-- Begin --

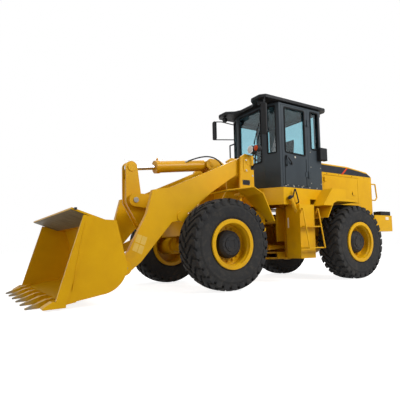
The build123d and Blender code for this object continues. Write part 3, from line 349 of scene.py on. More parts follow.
def axes(direction):
    """Two directions square to a given one."""
    direction = Vector(direction).normalized()
    other = Vector((0, 0, 1)) if abs(direction.z) < 0.9 else Vector((1, 0, 0))
    side = direction.cross(other).normalized()
    return side, side.cross(direction).normalized()


def turned(bm, centre, direction, outline, count, index=0):
    """A closed turned form: an outline of (distance along, radius) about a line."""
    centre, direction = Vector(centre), Vector(direction).normalized()
    side, up = axes(direction)
    rings = []
    for along, radius in outline:
        if radius < 1e-6:
            rings.append([bm.verts.new(centre + direction * along)])
            continue
        ring = []
        for i in range(count):
            turn = 2 * math.pi * i / count
            ring.append(bm.verts.new(centre + direction * along
                                     + (side * math.cos(turn) + up * math.sin(turn)) * radius))
        rings.append(ring)
    for a, b in zip(rings, rings[1:]):
        for i in range(count):
            j = (i + 1) % count
            if len(a) == 1 and len(b) == 1:
                continue
            if len(a) == 1:
                face = bm.faces.new((a[0], b[i], b[j]))
            elif len(b) == 1:
                face = bm.faces.new((a[i], b[0], a[j]))
            else:
                face = bm.faces.new((a[i], b[i], b[j], a[j]))
            face.material_index = index


def on_circle(centre, radius, out, turn):
    """A point on a circle round an axle, at a distance out along it."""
    return centre + Vector((radius * math.cos(turn), out, radius * math.sin(turn)))


def bolt(bm, centre, direction, radius, height, index=0):
    """A hexagon head on a washer."""
    washer = [(0, 0), (0, radius * 1.35), (height * 0.25, radius * 1.35), (height * 0.25, 0)]
    head = [(height * 0.2, 0), (height * 0.2, radius), (height * 0.85, radius), (height, radius * 0.8),
            (height, 0)]
    turned(bm, centre, direction, washer, 14, index)
    turned(bm, centre, direction, head, HEXAGON, index)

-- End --

> **The task**
Begin with the first line of the listing and copy exactly through the line that contains "return side, side.cross(direction).normalized()", please, keeping both ends and leaving out everything after.

> **Exercise response**
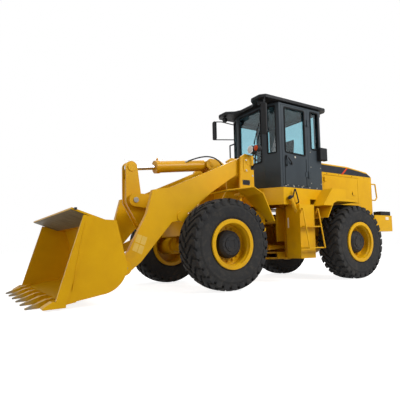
The build123d and Blender code for this object continues. Write part 3, from line 349 of scene.py on. More parts follow.
def axes(direction):
    """Two directions square to a given one."""
    direction = Vector(direction).normalized()
    other = Vector((0, 0, 1)) if abs(direction.z) < 0.9 else Vector((1, 0, 0))
    side = direction.cross(other).normalized()
    return side, side.cross(direction).normalized()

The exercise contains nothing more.